Heckenberger told me that scientists were just beginning the process of understanding this ancient world-and, like the theory of who first populated the Americas, all the traditional paradigms had to be reevalu-ated. In 2006, evidence even emerged that, in some parts of the Amazon, Indians built with stone. Archaeologists with the Amapa Institute of Scientific and Technological Research uncovered, in the northern Brazilian Amazon, an astronomical observatory tower made of huge granite rocks: each one weighed several tons, and some were nearly ten feet tall. The ruins, believed to be anywhere from five hundred to two thousand years old, have been called “the Stonehenge of the Amazon.”
“Anthropologists,” Heckenberger said, “made the mistake of coming into the Amazon in the twentieth century and seeing only small tribes and saying, ‘Well, that's all there is.' The problem is that, by then, many Indian populations had already been wiped out by what was essentially a holocaust from European contact. That's why the first Europeans in the Amazon described such massive settlements that, later, no one could ever find.”
As we walked back into the Kuikuro village, Heckenberger stopped at the edge of the plaza and told me to examine it closely. He said that the civilization that had built the giant settlements had nearly been annihilated. Yet a small number of descendants had survived, and we were no doubt among them. For a thousand years, he said, the Xinguanos had maintained artistic and cultural traditions from this highly advanced, highly structured civilization. He said, for instance, that the present-day Kuikuro village was still organized along east and west cardinal points and its paths were aligned at right angles, though its residents no longer knew why this was the preferred pattern. Heckenberger added that he had taken a piece of pottery from the ruins and shown it to a local maker of ceramics. It was so similar to present-day pottery, with its painted exterior and reddish clay, that the potter insisted it had been made recently.
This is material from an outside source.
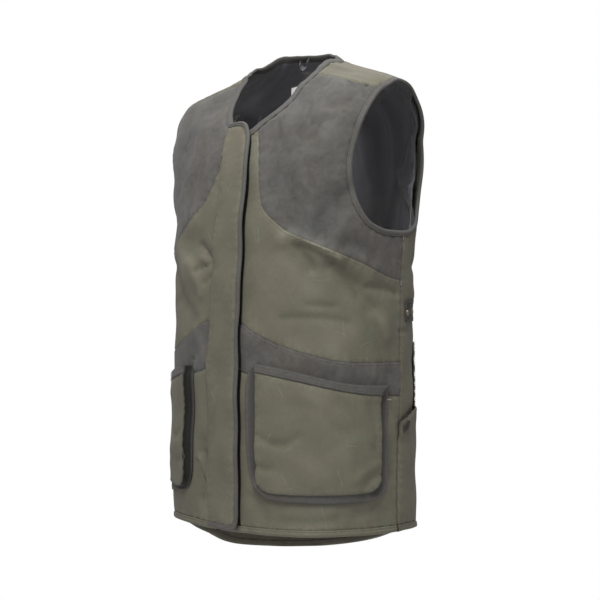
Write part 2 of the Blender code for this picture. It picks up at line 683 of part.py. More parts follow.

As Paolo and I headed toward the chief's house, Heckenberger picked up a contemporary ceramic pot and ran his hand along the edge, where there were grooves. “They're from boiling the toxins out of manioc,” he said. He had detected the same feature in the ancient pots. “That means that a thousand years ago people in this civilization had the same staple of diet,” he said. He began to go through the house, finding parallels between the ancient civilization and its remnants today: the clay statues, the thatched walls and roofs, the cotton hammocks. “To tell you the honest-to-God truth, I don't think there is anywhere in the world where there isn't written history where the continuity is so clear as right here,” Heckenberger said.